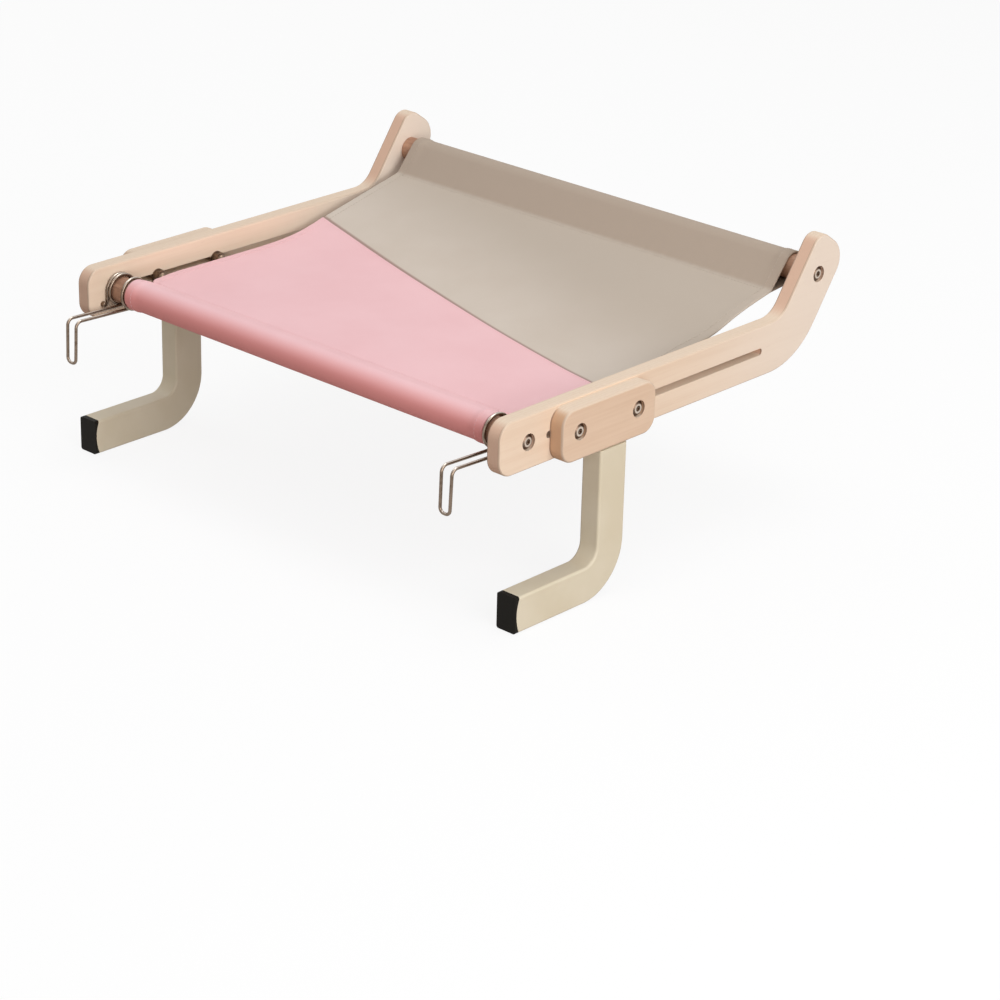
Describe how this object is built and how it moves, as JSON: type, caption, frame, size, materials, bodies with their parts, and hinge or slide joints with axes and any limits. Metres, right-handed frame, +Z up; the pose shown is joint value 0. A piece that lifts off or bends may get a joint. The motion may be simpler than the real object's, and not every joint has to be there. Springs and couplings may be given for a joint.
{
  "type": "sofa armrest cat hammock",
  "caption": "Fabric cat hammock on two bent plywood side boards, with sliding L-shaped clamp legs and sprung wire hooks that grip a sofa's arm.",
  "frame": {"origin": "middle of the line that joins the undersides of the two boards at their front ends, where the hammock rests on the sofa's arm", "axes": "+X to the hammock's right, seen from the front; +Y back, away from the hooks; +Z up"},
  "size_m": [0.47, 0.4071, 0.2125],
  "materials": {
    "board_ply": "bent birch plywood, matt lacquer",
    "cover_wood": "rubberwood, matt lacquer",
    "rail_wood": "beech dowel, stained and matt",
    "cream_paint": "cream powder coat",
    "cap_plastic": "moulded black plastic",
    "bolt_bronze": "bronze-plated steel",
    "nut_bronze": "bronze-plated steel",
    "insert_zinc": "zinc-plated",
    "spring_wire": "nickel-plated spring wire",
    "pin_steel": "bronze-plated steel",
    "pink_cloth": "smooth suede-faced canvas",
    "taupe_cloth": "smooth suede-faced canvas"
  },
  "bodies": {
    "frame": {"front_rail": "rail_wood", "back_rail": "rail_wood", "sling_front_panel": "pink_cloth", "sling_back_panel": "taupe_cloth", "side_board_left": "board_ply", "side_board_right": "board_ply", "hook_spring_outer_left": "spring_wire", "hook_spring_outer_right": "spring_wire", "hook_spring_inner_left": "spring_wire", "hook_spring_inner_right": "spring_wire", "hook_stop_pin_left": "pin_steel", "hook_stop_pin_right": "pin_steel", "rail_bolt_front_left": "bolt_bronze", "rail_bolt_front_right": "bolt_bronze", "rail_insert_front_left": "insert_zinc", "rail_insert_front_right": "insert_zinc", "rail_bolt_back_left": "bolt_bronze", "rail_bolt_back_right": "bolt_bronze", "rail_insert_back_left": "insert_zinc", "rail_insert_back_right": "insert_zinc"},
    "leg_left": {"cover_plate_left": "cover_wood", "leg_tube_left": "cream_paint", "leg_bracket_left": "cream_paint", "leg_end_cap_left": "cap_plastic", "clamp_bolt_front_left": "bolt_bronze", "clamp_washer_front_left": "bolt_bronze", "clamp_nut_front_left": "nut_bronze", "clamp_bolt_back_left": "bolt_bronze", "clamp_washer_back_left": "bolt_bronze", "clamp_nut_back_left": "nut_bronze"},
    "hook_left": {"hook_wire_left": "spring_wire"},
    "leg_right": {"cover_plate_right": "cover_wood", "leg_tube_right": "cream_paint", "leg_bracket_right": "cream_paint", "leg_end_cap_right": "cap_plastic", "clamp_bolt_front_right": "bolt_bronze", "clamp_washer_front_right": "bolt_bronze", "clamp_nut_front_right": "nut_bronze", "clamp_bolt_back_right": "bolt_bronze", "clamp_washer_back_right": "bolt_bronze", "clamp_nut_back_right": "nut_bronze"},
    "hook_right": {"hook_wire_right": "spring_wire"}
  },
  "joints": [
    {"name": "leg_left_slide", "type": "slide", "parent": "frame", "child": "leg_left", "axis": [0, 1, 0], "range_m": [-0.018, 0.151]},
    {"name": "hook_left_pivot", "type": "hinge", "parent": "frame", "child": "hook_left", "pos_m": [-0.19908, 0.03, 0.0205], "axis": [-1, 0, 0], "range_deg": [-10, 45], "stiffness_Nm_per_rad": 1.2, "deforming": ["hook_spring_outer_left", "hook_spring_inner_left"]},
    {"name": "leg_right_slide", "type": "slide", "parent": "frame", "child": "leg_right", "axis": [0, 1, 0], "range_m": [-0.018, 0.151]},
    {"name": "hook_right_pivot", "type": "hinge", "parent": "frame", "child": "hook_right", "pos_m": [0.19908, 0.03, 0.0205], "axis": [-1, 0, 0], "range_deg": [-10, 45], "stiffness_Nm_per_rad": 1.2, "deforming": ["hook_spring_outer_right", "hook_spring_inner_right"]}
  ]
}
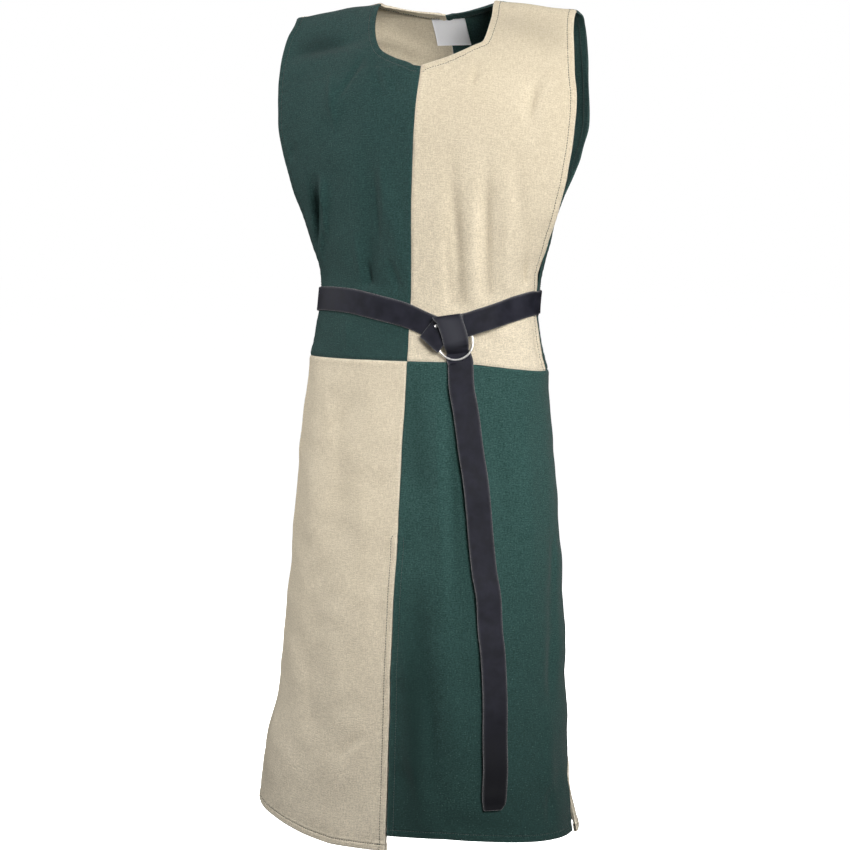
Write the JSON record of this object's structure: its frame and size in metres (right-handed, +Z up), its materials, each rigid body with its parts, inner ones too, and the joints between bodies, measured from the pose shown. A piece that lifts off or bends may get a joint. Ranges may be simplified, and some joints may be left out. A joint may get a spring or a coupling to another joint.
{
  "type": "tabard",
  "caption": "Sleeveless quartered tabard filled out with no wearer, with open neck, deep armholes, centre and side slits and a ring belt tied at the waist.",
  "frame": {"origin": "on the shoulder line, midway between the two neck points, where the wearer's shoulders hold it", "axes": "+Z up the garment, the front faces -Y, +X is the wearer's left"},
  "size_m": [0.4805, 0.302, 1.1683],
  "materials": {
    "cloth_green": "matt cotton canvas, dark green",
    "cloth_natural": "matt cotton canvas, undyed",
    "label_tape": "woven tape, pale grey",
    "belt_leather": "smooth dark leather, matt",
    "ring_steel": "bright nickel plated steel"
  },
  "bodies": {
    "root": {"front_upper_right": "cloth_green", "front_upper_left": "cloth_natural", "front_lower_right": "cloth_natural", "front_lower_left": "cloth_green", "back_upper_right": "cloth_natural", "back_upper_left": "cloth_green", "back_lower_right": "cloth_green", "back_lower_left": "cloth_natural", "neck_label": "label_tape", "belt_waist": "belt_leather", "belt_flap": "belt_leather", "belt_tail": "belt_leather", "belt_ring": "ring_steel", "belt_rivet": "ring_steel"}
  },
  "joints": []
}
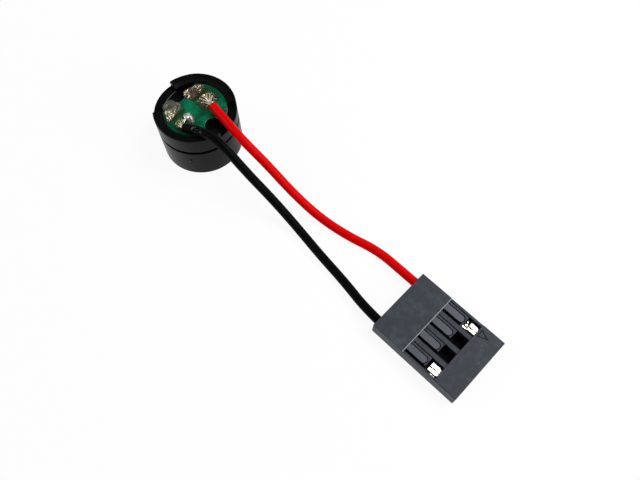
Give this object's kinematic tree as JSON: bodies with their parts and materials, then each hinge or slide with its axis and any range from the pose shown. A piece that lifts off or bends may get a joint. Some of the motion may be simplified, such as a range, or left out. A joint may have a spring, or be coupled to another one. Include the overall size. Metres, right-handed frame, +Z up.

To do ->
Copy out every line of the data that includes the word "their".

Correct output ->
Describe how this object is built and how it moves, as JSON: type, caption, frame, size, materials, bodies with their parts, and hinge or slide joints with axes and any limits. Metres, right-handed frame, +Z up; the pose shown is joint value 0. A piece that lifts off or bends may get a joint. The motion may be simpler than the real object's, and not every joint has to be there. Springs and couplings may be given for a joint.
  "frame": {"origin": "middle of the line that joins the undersides of the two boards at their front ends, where the hammock rests on the sofa's arm", "axes": "+X to the hammock's right, seen from the front; +Y back, away from the hooks; +Z up"},
Give this object's kinematic tree as JSON: bodies with their parts and materials, then each hinge or slide with its axis and any range from the pose shown. A piece that lifts off or bends may get a joint. Some of the motion may be simplified, such as a range, or left out. A joint may have a spring, or be coupled to another one. Include the overall size. Metres, right-handed frame, +Z up.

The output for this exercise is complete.